**WHAT THIS TASK INVOLVES**
Exactly reproduce each record listed below.

**GIVEN RECORDS**
============================================================

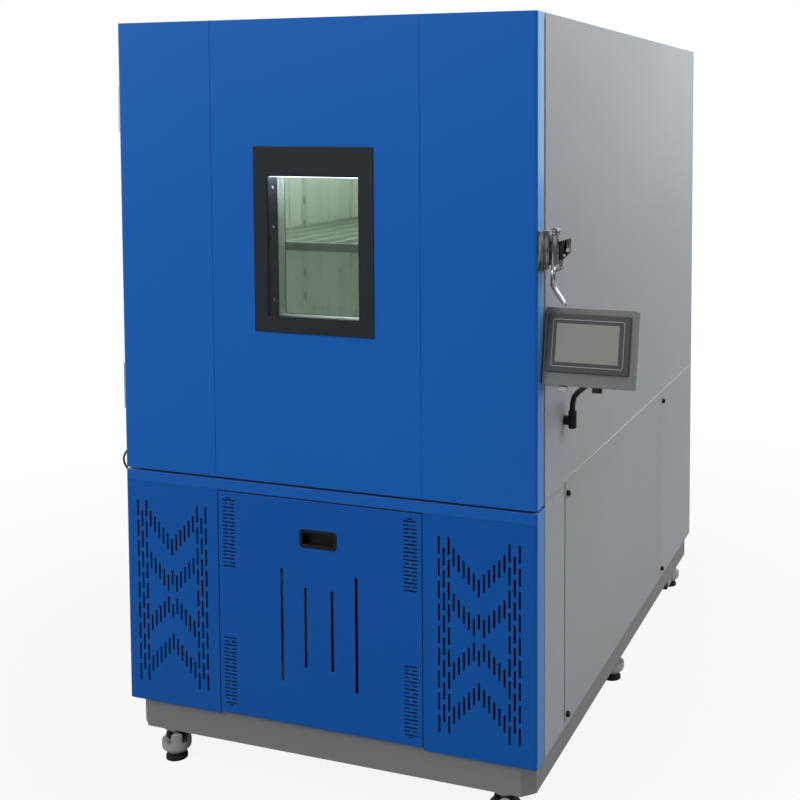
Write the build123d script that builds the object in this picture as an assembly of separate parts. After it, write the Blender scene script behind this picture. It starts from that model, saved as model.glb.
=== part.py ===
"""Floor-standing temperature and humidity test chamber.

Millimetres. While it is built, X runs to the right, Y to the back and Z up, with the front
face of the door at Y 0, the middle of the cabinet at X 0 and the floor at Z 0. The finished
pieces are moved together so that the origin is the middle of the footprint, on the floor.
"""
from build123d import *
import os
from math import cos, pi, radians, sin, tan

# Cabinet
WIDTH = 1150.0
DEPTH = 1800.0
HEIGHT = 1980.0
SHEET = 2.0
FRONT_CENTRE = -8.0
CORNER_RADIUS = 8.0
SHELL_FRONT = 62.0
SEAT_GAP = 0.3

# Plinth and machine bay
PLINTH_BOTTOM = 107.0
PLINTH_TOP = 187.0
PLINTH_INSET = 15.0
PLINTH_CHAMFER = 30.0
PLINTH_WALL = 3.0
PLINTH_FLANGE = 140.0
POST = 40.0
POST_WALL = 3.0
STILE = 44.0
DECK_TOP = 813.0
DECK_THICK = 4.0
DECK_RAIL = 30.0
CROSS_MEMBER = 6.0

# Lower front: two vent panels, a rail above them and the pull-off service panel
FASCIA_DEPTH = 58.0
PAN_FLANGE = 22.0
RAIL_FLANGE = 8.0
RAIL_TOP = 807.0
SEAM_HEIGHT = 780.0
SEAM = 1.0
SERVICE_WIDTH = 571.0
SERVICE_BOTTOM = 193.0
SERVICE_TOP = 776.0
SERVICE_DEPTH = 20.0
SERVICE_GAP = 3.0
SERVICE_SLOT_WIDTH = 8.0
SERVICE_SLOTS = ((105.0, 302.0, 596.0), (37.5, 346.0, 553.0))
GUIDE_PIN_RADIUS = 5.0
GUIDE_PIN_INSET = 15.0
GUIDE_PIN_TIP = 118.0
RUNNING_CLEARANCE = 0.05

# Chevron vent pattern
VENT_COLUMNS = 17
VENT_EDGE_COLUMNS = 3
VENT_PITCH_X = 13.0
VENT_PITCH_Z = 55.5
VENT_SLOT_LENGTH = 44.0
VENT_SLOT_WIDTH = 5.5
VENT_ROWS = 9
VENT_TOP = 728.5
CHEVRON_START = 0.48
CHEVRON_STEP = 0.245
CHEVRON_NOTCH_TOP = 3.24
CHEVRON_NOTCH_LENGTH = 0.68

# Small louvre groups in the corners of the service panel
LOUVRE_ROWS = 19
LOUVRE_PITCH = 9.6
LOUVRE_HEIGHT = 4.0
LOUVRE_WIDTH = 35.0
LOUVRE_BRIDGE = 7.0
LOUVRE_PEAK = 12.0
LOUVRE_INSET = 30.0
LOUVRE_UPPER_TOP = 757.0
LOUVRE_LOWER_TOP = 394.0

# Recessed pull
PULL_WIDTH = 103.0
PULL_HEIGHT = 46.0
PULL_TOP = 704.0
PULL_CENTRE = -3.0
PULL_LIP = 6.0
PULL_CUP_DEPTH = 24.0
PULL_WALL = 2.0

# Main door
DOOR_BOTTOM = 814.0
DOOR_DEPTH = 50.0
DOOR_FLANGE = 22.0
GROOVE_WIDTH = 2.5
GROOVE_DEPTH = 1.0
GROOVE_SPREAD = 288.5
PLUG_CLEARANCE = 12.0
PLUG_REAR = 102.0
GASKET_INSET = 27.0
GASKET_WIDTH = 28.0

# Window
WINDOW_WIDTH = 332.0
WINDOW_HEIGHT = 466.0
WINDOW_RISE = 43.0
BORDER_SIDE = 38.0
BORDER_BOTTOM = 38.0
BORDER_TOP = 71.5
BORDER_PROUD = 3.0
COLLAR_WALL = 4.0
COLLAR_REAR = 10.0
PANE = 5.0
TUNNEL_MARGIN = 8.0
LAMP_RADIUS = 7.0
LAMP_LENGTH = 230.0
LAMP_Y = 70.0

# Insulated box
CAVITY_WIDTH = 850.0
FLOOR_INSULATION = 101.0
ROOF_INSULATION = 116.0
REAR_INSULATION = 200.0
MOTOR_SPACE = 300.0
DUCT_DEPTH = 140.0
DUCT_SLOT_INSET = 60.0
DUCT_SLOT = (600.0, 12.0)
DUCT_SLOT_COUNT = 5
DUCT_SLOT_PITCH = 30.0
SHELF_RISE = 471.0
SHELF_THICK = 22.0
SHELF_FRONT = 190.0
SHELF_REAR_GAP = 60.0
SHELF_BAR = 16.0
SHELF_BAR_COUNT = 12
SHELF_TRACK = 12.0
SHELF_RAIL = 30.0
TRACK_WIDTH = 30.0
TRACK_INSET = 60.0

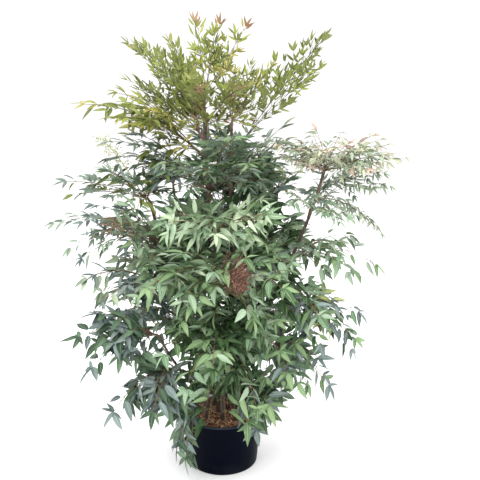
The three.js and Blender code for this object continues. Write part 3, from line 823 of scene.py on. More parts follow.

============================================================

**RESPONSE FOR THIS EXERCISE**
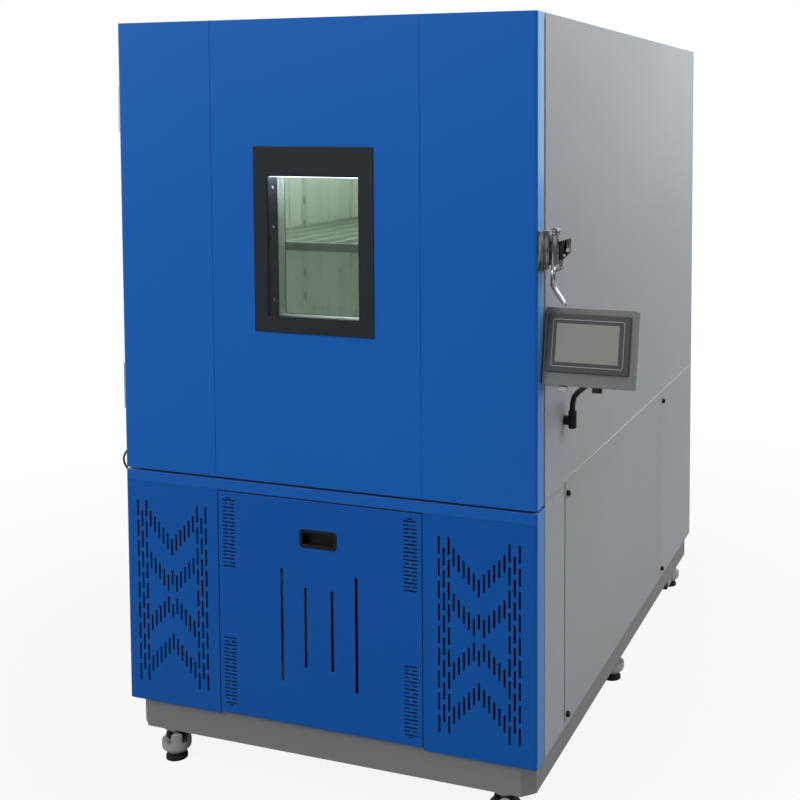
Write the build123d script that builds the object in this picture as an assembly of separate parts. After it, write the Blender scene script behind this picture. It starts from that model, saved as model.glb.
=== part.py ===
"""Floor-standing temperature and humidity test chamber.

Millimetres. While it is built, X runs to the right, Y to the back and Z up, with the front
face of the door at Y 0, the middle of the cabinet at X 0 and the floor at Z 0. The finished
pieces are moved together so that the origin is the middle of the footprint, on the floor.
"""
from build123d import *
import os
from math import cos, pi, radians, sin, tan

# Cabinet
WIDTH = 1150.0
DEPTH = 1800.0
HEIGHT = 1980.0
SHEET = 2.0
FRONT_CENTRE = -8.0
CORNER_RADIUS = 8.0
SHELL_FRONT = 62.0
SEAT_GAP = 0.3

# Plinth and machine bay
PLINTH_BOTTOM = 107.0
PLINTH_TOP = 187.0
PLINTH_INSET = 15.0
PLINTH_CHAMFER = 30.0
PLINTH_WALL = 3.0
PLINTH_FLANGE = 140.0
POST = 40.0
POST_WALL = 3.0
STILE = 44.0
DECK_TOP = 813.0
DECK_THICK = 4.0
DECK_RAIL = 30.0
CROSS_MEMBER = 6.0

# Lower front: two vent panels, a rail above them and the pull-off service panel
FASCIA_DEPTH = 58.0
PAN_FLANGE = 22.0
RAIL_FLANGE = 8.0
RAIL_TOP = 807.0
SEAM_HEIGHT = 780.0
SEAM = 1.0
SERVICE_WIDTH = 571.0
SERVICE_BOTTOM = 193.0
SERVICE_TOP = 776.0
SERVICE_DEPTH = 20.0
SERVICE_GAP = 3.0
SERVICE_SLOT_WIDTH = 8.0
SERVICE_SLOTS = ((105.0, 302.0, 596.0), (37.5, 346.0, 553.0))
GUIDE_PIN_RADIUS = 5.0
GUIDE_PIN_INSET = 15.0
GUIDE_PIN_TIP = 118.0
RUNNING_CLEARANCE = 0.05

# Chevron vent pattern
VENT_COLUMNS = 17
VENT_EDGE_COLUMNS = 3
VENT_PITCH_X = 13.0
VENT_PITCH_Z = 55.5
VENT_SLOT_LENGTH = 44.0
VENT_SLOT_WIDTH = 5.5
VENT_ROWS = 9
VENT_TOP = 728.5
CHEVRON_START = 0.48
CHEVRON_STEP = 0.245
CHEVRON_NOTCH_TOP = 3.24
CHEVRON_NOTCH_LENGTH = 0.68

# Small louvre groups in the corners of the service panel
LOUVRE_ROWS = 19
LOUVRE_PITCH = 9.6
LOUVRE_HEIGHT = 4.0
LOUVRE_WIDTH = 35.0
LOUVRE_BRIDGE = 7.0
LOUVRE_PEAK = 12.0
LOUVRE_INSET = 30.0
LOUVRE_UPPER_TOP = 757.0
LOUVRE_LOWER_TOP = 394.0

# Recessed pull
PULL_WIDTH = 103.0
PULL_HEIGHT = 46.0
PULL_TOP = 704.0
PULL_CENTRE = -3.0
PULL_LIP = 6.0
PULL_CUP_DEPTH = 24.0
PULL_WALL = 2.0

# Main door
DOOR_BOTTOM = 814.0
DOOR_DEPTH = 50.0
DOOR_FLANGE = 22.0
GROOVE_WIDTH = 2.5
GROOVE_DEPTH = 1.0
GROOVE_SPREAD = 288.5
PLUG_CLEARANCE = 12.0
PLUG_REAR = 102.0
GASKET_INSET = 27.0
GASKET_WIDTH = 28.0

# Window
WINDOW_WIDTH = 332.0
WINDOW_HEIGHT = 466.0
WINDOW_RISE = 43.0
BORDER_SIDE = 38.0
BORDER_BOTTOM = 38.0
BORDER_TOP = 71.5
BORDER_PROUD = 3.0
COLLAR_WALL = 4.0
COLLAR_REAR = 10.0
PANE = 5.0
TUNNEL_MARGIN = 8.0
LAMP_RADIUS = 7.0
LAMP_LENGTH = 230.0
LAMP_Y = 70.0

# Insulated box
CAVITY_WIDTH = 850.0
FLOOR_INSULATION = 101.0
ROOF_INSULATION = 116.0
REAR_INSULATION = 200.0
MOTOR_SPACE = 300.0
DUCT_DEPTH = 140.0
DUCT_SLOT_INSET = 60.0
DUCT_SLOT = (600.0, 12.0)
DUCT_SLOT_COUNT = 5
DUCT_SLOT_PITCH = 30.0
SHELF_RISE = 471.0
SHELF_THICK = 22.0
SHELF_FRONT = 190.0
SHELF_REAR_GAP = 60.0
SHELF_BAR = 16.0
SHELF_BAR_COUNT = 12
SHELF_TRACK = 12.0
SHELF_RAIL = 30.0
TRACK_WIDTH = 30.0
TRACK_INSET = 60.0

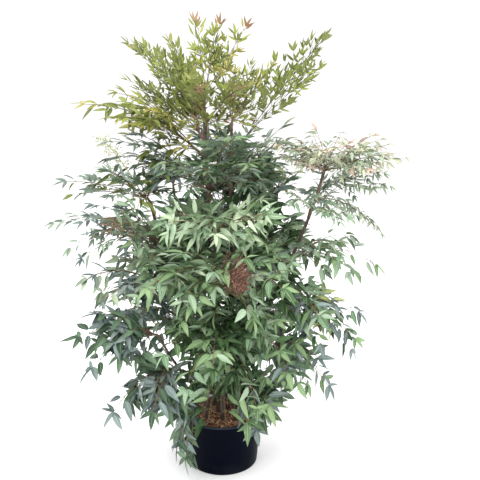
The three.js and Blender code for this object continues. Write part 3, from line 823 of scene.py on. More parts follow.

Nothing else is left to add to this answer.